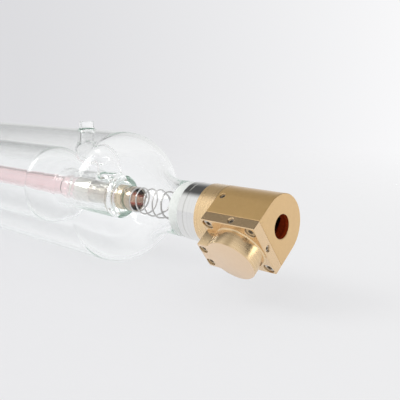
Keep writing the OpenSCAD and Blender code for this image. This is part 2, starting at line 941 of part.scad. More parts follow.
module combiner_carrier() {
    slot_t = combiner_t + 2 * fuse_gap;
    slot_r = combiner_d / 2 + fuse_gap;
    color(dark_steel)
    on_head()
    difference() {
        translate([x_pointer, 0, -carrier_depth])
            cylinder(h = carrier_depth + seat_h, r = carrier_r);
        bar_x(x_block_rear, block_len, beam_r);
        translate([x_pointer, 0, 0])
            cylinder(h = seat_h + over, r = pointer_r);
        at_combiner() {
            cylinder(h = slot_t, r = slot_r, center = true);
            translate([0, carrier_r / 2, 0])
                cube([2 * slot_r, carrier_r, slot_t], center = true);
        }
    }
}

module combiner_mirror() {
    color(zinc_selenide)
    on_head()
    at_combiner()
        cylinder(h = combiner_t, r = combiner_d / 2, center = true);
}

module pointer_plate() {
    color(brass)
    on_head()
    difference() {
        translate([x_block_rear, -head_r, seat_h])
            cube([block_len, head_d, plate_t]);
        translate([x_pointer, 0, seat_h - over])
            cylinder(h = plate_t + 2 * over, r = plate_bore / 2);
        at_corners() {
            translate([0, 0, seat_h - over])
                cylinder(h = plate_t + 2 * over, r = screw_r + play);
            translate([0, 0, plate_top - sink_h])
                cylinder(h = sink_h + over, r = sink_r);
        }
        at_cap_screws()
            translate([0, 0, plate_top - cap_screw_reach - play])
                cylinder(h = cap_screw_reach + 1, r = cap_screw_d / 2 + fuse_gap);
        at_plate_sides()
            translate([0, 0, pointer_r - $edge])
                cylinder(h = $edge, r = screw_r + fuse_gap);
    }
}

module plate_screws() {
    color(dark_steel)
    on_head()
    at_corners()
        translate([0, 0, plate_top - sink_h])
            socket_screw(screw_r, screw_reach + plate_t - sink_h, screw_head_d / 2, screw_head_h);
}

// Set screws that hold the pointer module from all four sides of the plate
module pointer_set_screws() {
    color(dark_steel)
    on_head()
    at_plate_sides()
        translate([0, 0, -set_screw_sink])
            set_screw($edge - set_screw_sink - pointer_r - fuse_gap);
}

module pointer_module() {
    step_t = 1.2;
    color("silver")
    on_head()
    translate([x_pointer, 0, z_pointer])
        difference() {
            cylinder(h = pointer_len, r = pointer_r);
            translate([0, 0, -over])
                cylinder(h = pointer_len - step_t, r = pointer_r * 0.4);
            translate([0, 0, -over])
                cylinder(h = step_t + over, r = pointer_r * 0.72);
        }
}

module pointer_lens() {
    color("lightcyan")
    on_head()
    translate([x_pointer, 0, z_pointer + 0.2])
        cylinder(h = 1, r = pointer_r * 0.72 - fuse_gap);
}

// Outline of the cap seen from above: a disc with a tab to the rear
module cap_outline() {
    half = tab_w / 2;
    both = cap_r + tab_fillet;
    fillet_y = half + tab_fillet;
    fillet_x = sqrt(both * both - fillet_y * fillet_y);
    share = cap_r / both;
    circle(r = cap_r);
    translate([pointer_set - block_len, -half])
        square([block_len - pointer_set, tab_w]);
    for (side = [-1, 1])
        scale([1, side])
            difference() {
                polygon([[-fillet_x, half], [-fillet_x, fillet_y],
                    [-fillet_x * share, fillet_y * share], [0, half]]);
                translate([-fillet_x, fillet_y])
                    circle(r = tab_fillet - edge_lip);
            }
}

module pointer_cap() {
    wall_lap = 1;
    color(brass)
    on_head()
    difference() {
        translate([x_pointer, 0, plate_top]) {
            linear_extrude(height = cap_h)
                cap_outline();
            rotate_extrude()
                difference() {
                    translate([cap_r - wall_lap, 0])
                        square([cap_fillet + wall_lap, cap_fillet]);
                    translate([cap_r + cap_fillet, cap_fillet])
                        circle(r = cap_fillet - edge_lip, $fn = 32);
                }
        }
        translate([x_pointer, 0, plate_top - over])
            cylinder(h = cap_h - roof_t + over, r = pocket_d / 2);
        at_cap_screws() {
            translate([0, 0, plate_top - over])
                cylinder(h = cap_h + 2 * over, r = cap_screw_d / 2 + play);
            translate([0, 0, cap_top - cap_sink_h])
                cylinder(h = cap_sink_h + over, r = cap_sink_r);
        }
    }
}

module cap_screws() {
    color(dark_steel)
    on_head()
    at_cap_screws()
        translate([0, 0, cap_top - cap_sink_h])
            socket_screw(cap_screw_d / 2, cap_h - cap_sink_h + cap_screw_reach,
                cap_screw_head_d / 2, cap_screw_head_h);
}

outer_envelope();
water_jacket();
discharge_tube();
front_electrode_sleeve();
rear_electrode_sleeve();
outlet_elbow();
outlet_nozzle();
inlet_nozzle();
gas_return_coil();
spring_supports();
cathode();
cathode_spring();
anode();
anode_spring();
front_ferrule();
mirror_ring();
output_mirror();
output_seal();
output_retainer();
head_block();
ring_set_screws();
combiner_carrier();
combiner_mirror();
pointer_plate();
plate_screws();
pointer_set_screws();
pointer_module();
pointer_lens();
pointer_cap();
cap_screws();
rear_ferrule();
rear_mount();
rear_mirror();
rear_seal();
rear_cover();
terminal_screw();
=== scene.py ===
# %% [markdown]
# # A sealed CO2 laser tube with a gold beam head
#
# The real object is a glass tube 1.2 m long. Inside the clear envelope run a water jacket and a thin
# discharge tube, and a small machined head at the front end lets the beam out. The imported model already
# holds every piece at its real place, so this file adds what a solid model can't hold: glass that bends
# light, turned and blasted metal, and soft studio light.

# %% Load the frame and measure it
import math
import bmesh
import bpy
import numpy as np
from mathutils import Matrix, Vector


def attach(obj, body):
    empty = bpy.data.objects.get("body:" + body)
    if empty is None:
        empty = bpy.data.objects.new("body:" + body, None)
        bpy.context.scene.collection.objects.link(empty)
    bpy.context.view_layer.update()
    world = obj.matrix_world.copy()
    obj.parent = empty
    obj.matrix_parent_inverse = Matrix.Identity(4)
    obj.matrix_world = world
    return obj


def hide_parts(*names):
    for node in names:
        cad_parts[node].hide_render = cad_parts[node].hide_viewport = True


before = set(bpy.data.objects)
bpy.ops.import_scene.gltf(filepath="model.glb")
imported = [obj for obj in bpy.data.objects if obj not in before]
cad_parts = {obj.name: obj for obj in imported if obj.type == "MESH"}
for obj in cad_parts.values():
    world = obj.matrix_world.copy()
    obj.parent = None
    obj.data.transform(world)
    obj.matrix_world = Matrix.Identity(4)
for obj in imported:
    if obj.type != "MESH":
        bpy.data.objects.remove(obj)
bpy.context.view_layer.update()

# %% [markdown]
# ## The camera
#
# A long view along the tube hides its length, and a short lens would swell the head. A 52 mm lens not
# quite 0.3 m from the head shows both the aperture and the glass behind it. The camera is made
# first, because every later choice of detail depends on how large a piece is in the picture.

# %% Camera
eye = Vector((0.15263, -0.23114, 0.06709))
look = Vector((-0.65308, 0.73235, -0.19274))
lens = bpy.data.cameras.new("camera")
lens.sensor_width, lens.lens, lens.clip_start, lens.clip_end = 36.0, 52.2, 0.01, 60.0
camera = bpy.data.objects.new("camera", lens)
camera.location = eye
camera.rotation_euler = look.to_track_quat("-Z", "Y").to_euler()
bpy.context.scene.collection.objects.link(camera)
bpy.context.scene.camera = camera
print("camera to aperture:", round(eye.length * 1000), "mm")

# %% [markdown]
# ## Skins over rings of points
#
# Almost every piece here is round: a lathed wall, a bent tube, a wire. All of them are one idea, a skin
# laid over a row of rings, so one helper makes them all. A modifier such as Screw would turn a profile
# too, but it couldn't follow a bend or meet another tube in a saddle. Sizes are in millimetres, as on a
# drawing, and the helper turns them into metres.

# %% Skin over rings
MM = 0.001


def shade(mesh, sharp_deg=35):
    """Smooth shading that keeps the edges sharper than the angle."""
    mesh.polygons.foreach_set("use_smooth", [True] * len(mesh.polygons))
    mesh.set_sharp_from_angle(angle=math.radians(sharp_deg))


def to_object(name, bm, matrix=None, sharp_deg=35):
    """Turns a bmesh in metres into a clean, smooth-shaded object."""
    bmesh.ops.remove_doubles(bm, verts=bm.verts, dist=2e-7)
    bmesh.ops.delete(bm, geom=[e for e in bm.edges if not e.link_faces], context="EDGES")
    bmesh.ops.recalc_face_normals(bm, faces=bm.faces)
    mesh = bpy.data.meshes.new(name)
    bm.to_mesh(mesh)
    bm.free()
    if matrix is not None:
        mesh.transform(matrix)
    shade(mesh, sharp_deg)
    piece = bpy.data.objects.new(name, mesh)
    bpy.context.scene.collection.objects.link(piece)
    return piece


def skin(name, rings, closed=True, matrix=None, sharp_deg=35):
    """A skin over rings of equally many points, in mm. A closed skin joins the last ring to the first."""
    bm = bmesh.new()
    rows = [[bm.verts.new(Vector(point) * MM) for point in ring] for ring in rings]
    follows = list(zip(rows, rows[1:])) + ([(rows[-1], rows[0])] if closed else [])
    for one, two in follows:
        for i in range(len(one)):
            k = (i + 1) % len(one)
            bm.faces.new((one[i], one[k], two[k], two[i]))
    return to_object(name, bm, matrix, sharp_deg)


def turned(name, profile, sides=96, matrix=None, sharp_deg=35):
    """A closed profile of (radius, x) points, turned about the X axis."""
    angles = np.linspace(0, 2 * math.pi, sides, endpoint=False)
    rings = [[(x, r * math.cos(a), r * math.sin(a)) for a in angles] for r, x in profile]
    return skin(name, rings, True, matrix, sharp_deg)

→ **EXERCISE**
In the listing above, find the line containing "outer_envelope();" and the line containing "if empty is", then repeat those two lines and everything between them exactly.

→ **RESPONSE TO THIS EXERCISE**
outer_envelope();
water_jacket();
discharge_tube();
front_electrode_sleeve();
rear_electrode_sleeve();
outlet_elbow();
outlet_nozzle();
inlet_nozzle();
gas_return_coil();
spring_supports();
cathode();
cathode_spring();
anode();
anode_spring();
front_ferrule();
mirror_ring();
output_mirror();
output_seal();
output_retainer();
head_block();
ring_set_screws();
combiner_carrier();
combiner_mirror();
pointer_plate();
plate_screws();
pointer_set_screws();
pointer_module();
pointer_lens();
pointer_cap();
cap_screws();
rear_ferrule();
rear_mount();
rear_mirror();
rear_seal();
rear_cover();
terminal_screw();
=== scene.py ===
# %% [markdown]
# # A sealed CO2 laser tube with a gold beam head
#
# The real object is a glass tube 1.2 m long. Inside the clear envelope run a water jacket and a thin
# discharge tube, and a small machined head at the front end lets the beam out. The imported model already
# holds every piece at its real place, so this file adds what a solid model can't hold: glass that bends
# light, turned and blasted metal, and soft studio light.

# %% Load the frame and measure it
import math
import bmesh
import bpy
import numpy as np
from mathutils import Matrix, Vector


def attach(obj, body):
    empty = bpy.data.objects.get("body:" + body)
    if empty is None:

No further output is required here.